Afterward, Boris breaks the fourth wall to tell the audience that one has to find all the enjoyment one can to find, "Whatever Works".

==Cast==

In addition, Adam Brooks and Lyle Kanouse portray Boris' two other unnamed friends.

==Production==
The film was shot in New York City, marking Allen's return to his native city after shooting four films in Europe. David was hesitant to take the role, pointing out to Allen that his work on Curb Your Enthusiasm was improvisation, but Allen encouraged him to take the role anyway.

Partly to counter assertions that the film is autobiographical, Allen has pointed out that the script was written in the early 1970s, with Zero Mostel in mind for Boris; it was shelved after the actor's death in 1977. Thirty years later, Allen revisited the script in an attempt to create a film before a potential threat of a Screen Actors Guild strike.
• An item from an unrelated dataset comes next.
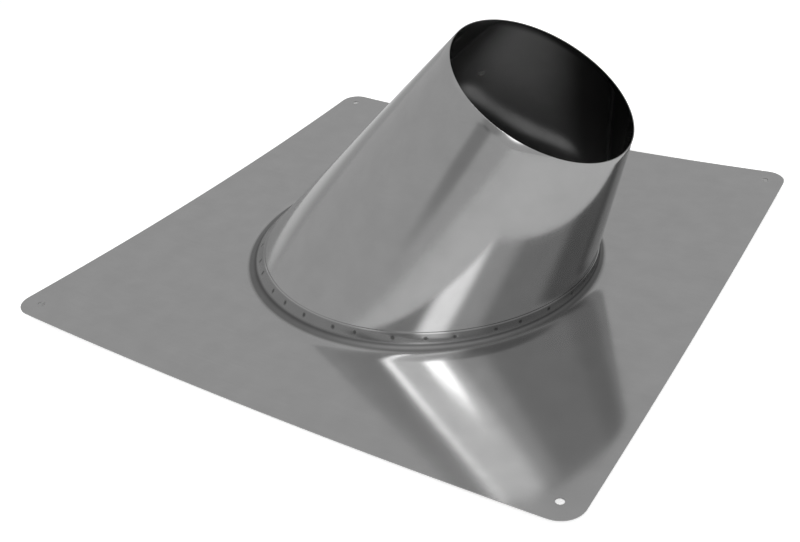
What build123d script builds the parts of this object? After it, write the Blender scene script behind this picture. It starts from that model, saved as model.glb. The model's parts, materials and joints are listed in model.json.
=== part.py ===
"""Roof flashing for a round flue on a pitched roof.

Two pieces of thin stainless sheet. The base plate is a square with rounded
corners and a nail hole near each one. Round its opening the sheet is drawn up
into a curved seat. The drawing leaves the plate slightly cupped, so it rests on
the circle where the seat begins and its corners stand clear of the roof. The
collar is one tapered sleeve. Its foot is round and level, and stands in the seat.
Its rim is round too, and leans uphill by the roof pitch, so the flue passes
through it upright. The sleeve is rolled from flat sheet, so straight lines run up
it from foot to rim, and along each of them the sheet isn't twisted.

Frame: origin at the plate's centre, level with the circle that it rests on.
+X points uphill, +Y across the roof and +Z away from it.
"""

import os
from math import acos, atan, atan2, cos, degrees, hypot, radians, sin, sqrt

from build123d import *

os.makedirs("parts", exist_ok=True)

# Driving dimensions, in millimetres and degrees

sheet = 0.7  # thickness of both sheets

plate_side = 500.0  # square plate, edge to edge
plate_corner_radius = 18.0
plate_cup_radius = 4630.0  # radius of the shallow cup left by drawing the seat
nail_hole_diameter = 6.0
nail_hole_inset = 17.0  # hole centre to each of the two edges beside it

roof_pitch = 30.0  # lean of the collar's rim towards the uphill side
rim_diameter = 154.0  # outside of the sleeve at its upper edge
rim_reach = 111.5  # rim centre uphill of the plate's centre
rim_height = 168.0  # rim centre above the resting circle

foot_diameter = 298.0  # outside of the sleeve at its lower edge
foot_lift = 4.5  # lower edge above the resting circle
bend_lines = 16  # straight lines up the sleeve that are set out exactly

seat_flare = 10.0  # circle where the plate turns up, all round outside the foot
seat_height = 14.0  # upper edge of the seat above the resting circle
seat_first_rise = 2.0  # rise of the blend's corner, which sets how sharply the seat starts
seat_clearance = 0.15  # all round, between the seat and the collar

# Values that follow from them

foot_radius = foot_diameter / 2
rim_radius = rim_diameter / 2
seat_radius = foot_radius + seat_flare
wall_rise = rim_height - foot_lift
wall_lean = atan((foot_radius - rim_radius) / wall_rise)
skin = sheet / cos(wall_lean)  # the sheet's thickness, measured level
cup_depth = sqrt(plate_cup_radius**2 - seat_radius**2)
plate_reach = hypot(plate_side, plate_side) / 2 + plate_corner_radius
nail_hole_pitch = plate_side - 2 * nail_hole_inset
rim_to_fold = wall_rise / sin(radians(roof_pitch))  # rim centre to where both end planes meet
foot_to_fold = rim_reach + rim_to_fold * cos(radians(roof_pitch))  # foot centre to that line

foot_plane = Plane.XY.offset(foot_lift)
rim_plane = Plane(
    origin=(rim_reach, 0, rim_height),
    x_dir=(cos(radians(roof_pitch)), 0, -sin(radians(roof_pitch))),
    z_dir=(sin(radians(roof_pitch)), 0, cos(radians(roof_pitch))),
)


def rim_angle(foot_angle):
    """Angle on the rim that a straight line from an angle on the foot runs up to.

    The tangents at its two ends meet where the planes of foot and rim meet, so the
    sheet has one tangent plane all the way up the line.
    """
    across = sin(radians(foot_angle))
    along = foot_radius - foot_to_fold * cos(radians(foot_angle))
    spread = hypot(rim_to_fold * across, along)
    angle = atan2(along, rim_to_fold * across) + acos(rim_radius * across / spread)
    return degrees(angle) % 360


def sleeve_end(plane, radius, angles):
    """Disc at one end of the sleeve, its edge split where the straight lines meet it."""
    with BuildSketch(plane) as disc:
        with BuildLine():
            for start, end in zip(angles, angles[1:] + angles[:1]):
                CenterArc((0, 0), radius, start, (end - start) % 360)
        make_face()
    return disc.sketch.face()


def sleeve_section(height, growth):
    """Level section of the sleeve's outside: centre, half length and half width."""
    up_edge = rim_height - rim_radius * sin(radians(roof_pitch))
    down_edge = rim_height + rim_radius * sin(radians(roof_pitch))
    half_span = rim_radius * cos(radians(roof_pitch))
    share_up = (height - foot_lift) / (up_edge - foot_lift)
    share_down = (height - foot_lift) / (down_edge - foot_lift)
    share_side = (height - foot_lift) / wall_rise
    uphill = foot_radius + (rim_reach + half_span - foot_radius) * share_up
    downhill = -foot_radius + (rim_reach - half_span + foot_radius) * share_down
    half_width = foot_radius + (rim_radius - foot_radius) * share_side
    return (uphill + downhill) / 2, (uphill - downhill) / 2 + growth, half_width + growth


def seat_sections(level, growth):
    """Sections of one skin of the seat, blended from inside the plate to the sleeve."""
    toe = (0.0, seat_radius, seat_radius, level)
    corner = (*sleeve_section(level, growth), level + seat_first_rise)
    crest = (*sleeve_section(seat_height, growth), seat_height)
    for step in (-0.1, 0.0, 0.3, 0.65, 1.0):
        blend = [
            (1 - step) ** 2 * a + 2 * step * (1 - step) * b + step**2 * c
            for a, b, c in zip(toe, corner, crest)
        ]
        yield blend


foot_angles = [360 * line / bend_lines for line in range(bend_lines)]
rim_angles = [rim_angle(angle) for angle in foot_angles]

# Room for the sleeve: its plain solid with the clearance round it

with BuildPart() as sleeve_room:
    room_foot = sleeve_end(foot_plane, foot_radius + seat_clearance, foot_angles)
    room_rim = sleeve_end(rim_plane, rim_radius + seat_clearance, rim_angles)
    loft([room_foot, room_rim], ruled=True)

# Upper skin of the seat

with BuildPart() as seat_body:
    for centre, length, width, height in seat_sections(sheet, seat_clearance + skin):
        with BuildSketch(Plane((centre, 0, height))):
            Ellipse(length, width)
    loft()

# Under skin of the seat

with BuildPart() as seat_hollow:
    for centre, length, width, height in seat_sections(0.0, seat_clearance):
        with BuildSketch(Plane((centre, 0, height))):
            Ellipse(length, width)
    loft()

# Base plate: the cupped sheet, trimmed square, opened, and joined to its seat

with BuildPart() as base_plate:
    with BuildSketch(Plane.XZ):
        with BuildLine():
            under = CenterArc((0, cup_depth), plate_cup_radius, -90, 6)
            upper = CenterArc((0, cup_depth + sheet), plate_cup_radius, -90, 6)
            Line(under @ 0, upper @ 0)
            Line(under @ 1, upper @ 1)
        make_face()
    revolve(axis=Axis.Z)
    with BuildSketch(Plane.XY.offset(-plate_reach)):
        RectangleRounded(plate_side, plate_side, plate_corner_radius)
    extrude(amount=2 * plate_reach, mode=Mode.INTERSECT)
    with BuildSketch(Plane.XY.offset(-plate_reach)):
        Circle((foot_radius + seat_radius) / 2)
        with GridLocations(nail_hole_pitch, nail_hole_pitch, 2, 2):
            Circle(nail_hole_diameter / 2)
    extrude(amount=2 * plate_reach, mode=Mode.SUBTRACT)
    add(seat_body.part)
    add(seat_hollow.part, mode=Mode.SUBTRACT)
    add(sleeve_room.part, mode=Mode.SUBTRACT)

# Collar: the sleeve, hollowed to the sheet's thickness and open at both ends

with BuildPart() as collar:
    foot = sleeve_end(foot_plane, foot_radius, foot_angles)
    rim = sleeve_end(rim_plane, rim_radius, rim_angles)
    loft([foot, rim], ruled=True)
    ends = collar.faces().filter_by(GeomType.PLANE)
    offset(amount=-sheet, openings=ends)

base_plate.part.label = "base_plate"
collar.part.label = "collar"

for piece in (base_plate, collar):
    export_step(piece.part, f"parts/{piece.part.label}.step")
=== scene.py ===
# %% [markdown]
# # Roof flashing for a flue
#
# A square plate of thin stainless sheet carries a tapered collar that leans
# uphill. The plate is drawn up into a curved seat round the collar's foot, and a
# ring of spot welds joins the two. The sheet is bright and smooth, so what the
# eye sees is mostly reflection: the plate mirrors the collar, and the collar
# mirrors the plate and the floor beyond it. The true curves of both sheets
# therefore matter more than any pattern on them.

# %% Load the frame
import json

from math import acos, atan2, cos, hypot, pi, radians, sin, sqrt

import bpy
from mathutils import Matrix, Vector


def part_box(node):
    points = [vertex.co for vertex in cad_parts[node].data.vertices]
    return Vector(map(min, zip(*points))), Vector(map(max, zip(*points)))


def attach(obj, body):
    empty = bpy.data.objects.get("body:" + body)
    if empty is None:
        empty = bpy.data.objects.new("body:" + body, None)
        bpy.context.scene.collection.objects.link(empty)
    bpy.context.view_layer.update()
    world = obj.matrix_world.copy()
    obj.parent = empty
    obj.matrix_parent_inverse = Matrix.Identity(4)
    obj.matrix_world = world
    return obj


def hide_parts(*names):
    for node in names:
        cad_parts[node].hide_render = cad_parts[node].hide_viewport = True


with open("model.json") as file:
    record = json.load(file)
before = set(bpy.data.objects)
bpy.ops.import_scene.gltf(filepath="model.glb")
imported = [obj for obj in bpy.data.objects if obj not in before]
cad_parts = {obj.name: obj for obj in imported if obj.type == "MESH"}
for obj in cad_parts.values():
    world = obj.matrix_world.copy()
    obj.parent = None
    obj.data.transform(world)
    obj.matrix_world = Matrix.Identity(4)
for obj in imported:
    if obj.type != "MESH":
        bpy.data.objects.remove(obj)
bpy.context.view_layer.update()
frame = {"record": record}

# %% [markdown]
# ## Sizes
#
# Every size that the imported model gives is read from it: from the boxes of its two
# nodes and the places of its mounts. Only the sheet's thickness, the shape of the
# seat, the plate's corners and its cup are written here, because a box doesn't show
# them. All are in metres.

# %% Read the sizes from the frame
plate_low, plate_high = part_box("base_plate")
collar_low, collar_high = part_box("collar")
mounts = {mount["name"]: mount for mount in frame["record"]["mounts"]}

plate_side = plate_high[0] - plate_low[0]
foot_radius = -collar_low[0]
foot_height = collar_low[2]
rim_centre = Vector(mounts["flue_rim"]["pos_m"])
rim_axis = Vector(mounts["flue_rim"]["axis"])
rim_lean = atan2(rim_axis.x, rim_axis.z)
rim_radius = (collar_high[2] - rim_centre.z) / sin(rim_lean)
seat_crest = plate_high[2]
nail_hole_radius = mounts["nail_holes"]["dims"]["hole_r_mm"] / 1000
nail_hole_reach = mounts["nail_holes"]["dims"]["spacing_x_mm"] / 2000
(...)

According to Allen, the only significant changes to the script involved updating the topical references.

==Soundtrack==
- "Hello, I Must Be Going" – Groucho Marx and Cast
- "Salty Bubble" – Tom Sharpsteen and His Orlandos
- "Butterfly By" – Heinz Kiessling
- "Honeymoon Swoon" – Werner Tautz
- "If I Could Be With You (One Hour Tonight)" – Jackie Gleason
- Symphony No. 9 (Beethoven) in D Minor, Op. 125 – Royal Philharmonic Orchestra
- Wedding March – Royal Philharmonic Orchestra
- Symphony No. 5 (Beethoven) in C Minor – Royal Philharmonic Orchestra
- "Desafinado" – Stan Getz and Charlie Byrd
- "Spring Will Be A Little Late This Year" – Red Garland
- "Menina Flor" – Charlie Byrd
- Auld Lang Syne – Dick Hyman & His Orchestra
- "Happy Birthday To You" – Larry David

==Release==
On February 2, 2009, Variety reported that Sony Pictures Classics had purchased U.S. distribution rights to Whatever Works. It premiered at the Tribeca Film Festival in New York City, on April 22, 2009. Sony gave the film a limited US release, beginning June 19, 2009. Maple Pictures released the film in Canada theatrically, and on DVD in October 2009. The film had its UK release on June 25, 2010.

==Reception==
On Rotten Tomatoes the film holds an approval rating of 50% based on 167 reviews, with an average rating of 5.4/10. The website's critical consensus reads, "Based upon a script written in the 1970s, Woody Allen's Whatever Works suffers from a lack of fresh ideas." According to another review aggregator, Metacritic, which assigns a normalized rating out of 100 top reviews from mainstream critics, the film has an average score of 45 out of 100, based on 30 critics, indicating "mixed or average reviews".

Reflecting the evenly split approval of the critics, Matthew Oshinsky of The Star-Ledger wrote that the film was a good example of Allen's "ability to write great roles for women" and the film is nowhere near his best work, but it has some funny lines and that "it's at least pleasant".